▸ Objective:
Every line of the material that follows must be printed again exactly.

— START OF Source data —

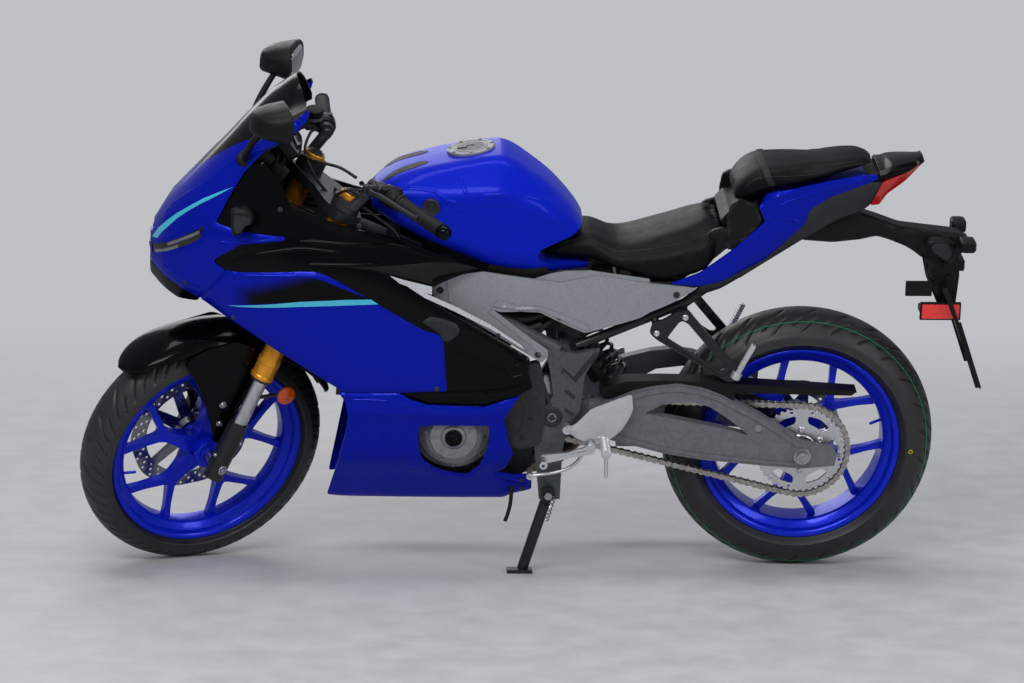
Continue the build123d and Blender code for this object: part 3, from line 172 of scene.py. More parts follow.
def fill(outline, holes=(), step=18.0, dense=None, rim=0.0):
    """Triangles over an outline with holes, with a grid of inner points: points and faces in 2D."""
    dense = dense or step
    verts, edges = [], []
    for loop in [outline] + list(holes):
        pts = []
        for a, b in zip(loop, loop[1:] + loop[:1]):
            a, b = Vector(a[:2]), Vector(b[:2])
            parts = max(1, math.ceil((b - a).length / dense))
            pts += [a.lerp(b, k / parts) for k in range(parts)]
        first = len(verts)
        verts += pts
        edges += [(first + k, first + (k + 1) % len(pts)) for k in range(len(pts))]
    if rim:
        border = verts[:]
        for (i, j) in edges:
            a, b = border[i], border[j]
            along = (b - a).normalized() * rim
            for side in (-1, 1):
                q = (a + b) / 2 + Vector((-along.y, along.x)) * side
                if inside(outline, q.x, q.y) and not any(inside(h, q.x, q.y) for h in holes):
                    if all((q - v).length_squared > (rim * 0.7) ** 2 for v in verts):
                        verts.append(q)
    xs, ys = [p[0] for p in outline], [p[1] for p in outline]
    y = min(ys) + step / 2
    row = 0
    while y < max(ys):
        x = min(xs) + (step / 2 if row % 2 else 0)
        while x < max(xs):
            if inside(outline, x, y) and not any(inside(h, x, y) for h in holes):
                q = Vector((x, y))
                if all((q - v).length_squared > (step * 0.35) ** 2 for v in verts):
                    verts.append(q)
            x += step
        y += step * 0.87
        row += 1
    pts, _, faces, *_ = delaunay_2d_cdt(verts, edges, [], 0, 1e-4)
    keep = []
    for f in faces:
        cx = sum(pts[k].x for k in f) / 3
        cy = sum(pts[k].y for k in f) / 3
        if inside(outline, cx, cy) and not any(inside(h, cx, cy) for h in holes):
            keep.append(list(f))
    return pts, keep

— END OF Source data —

▸ Expected answer:
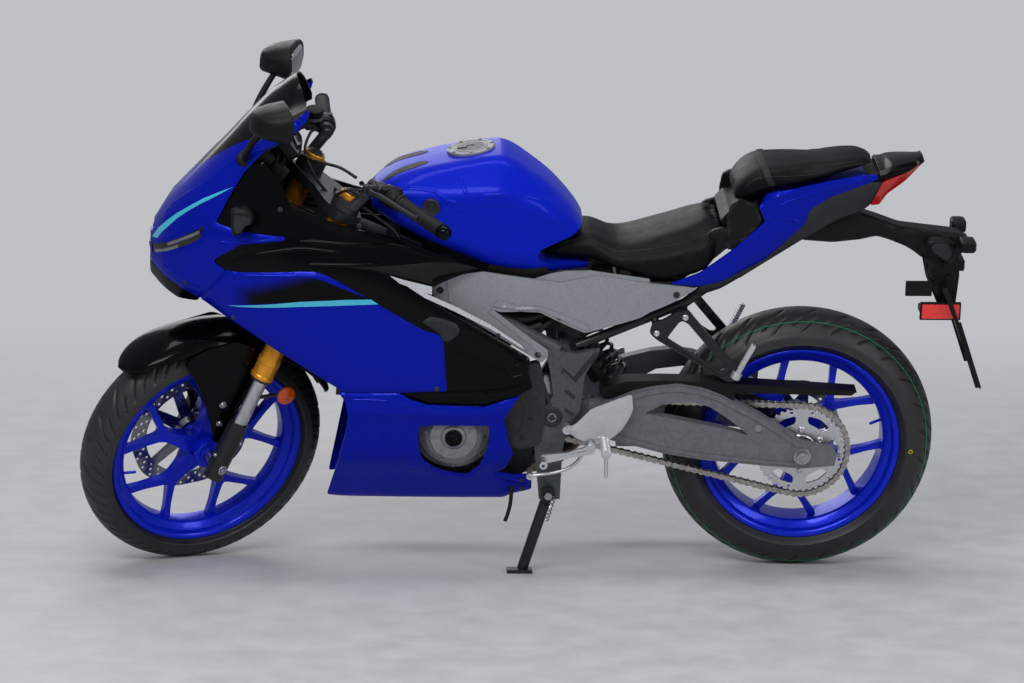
Continue the build123d and Blender code for this object: part 3, from line 172 of scene.py. More parts follow.
def fill(outline, holes=(), step=18.0, dense=None, rim=0.0):
    """Triangles over an outline with holes, with a grid of inner points: points and faces in 2D."""
    dense = dense or step
    verts, edges = [], []
    for loop in [outline] + list(holes):
        pts = []
        for a, b in zip(loop, loop[1:] + loop[:1]):
            a, b = Vector(a[:2]), Vector(b[:2])
            parts = max(1, math.ceil((b - a).length / dense))
            pts += [a.lerp(b, k / parts) for k in range(parts)]
        first = len(verts)
        verts += pts
        edges += [(first + k, first + (k + 1) % len(pts)) for k in range(len(pts))]
    if rim:
        border = verts[:]
        for (i, j) in edges:
            a, b = border[i], border[j]
            along = (b - a).normalized() * rim
            for side in (-1, 1):
                q = (a + b) / 2 + Vector((-along.y, along.x)) * side
                if inside(outline, q.x, q.y) and not any(inside(h, q.x, q.y) for h in holes):
                    if all((q - v).length_squared > (rim * 0.7) ** 2 for v in verts):
                        verts.append(q)
    xs, ys = [p[0] for p in outline], [p[1] for p in outline]
    y = min(ys) + step / 2
    row = 0
    while y < max(ys):
        x = min(xs) + (step / 2 if row % 2 else 0)
        while x < max(xs):
            if inside(outline, x, y) and not any(inside(h, x, y) for h in holes):
                q = Vector((x, y))
                if all((q - v).length_squared > (step * 0.35) ** 2 for v in verts):
                    verts.append(q)
            x += step
        y += step * 0.87
        row += 1
    pts, _, faces, *_ = delaunay_2d_cdt(verts, edges, [], 0, 1e-4)
    keep = []
    for f in faces:
        cx = sum(pts[k].x for k in f) / 3
        cy = sum(pts[k].y for k in f) / 3
        if inside(outline, cx, cy) and not any(inside(h, cx, cy) for h in holes):
            keep.append(list(f))
    return pts, keep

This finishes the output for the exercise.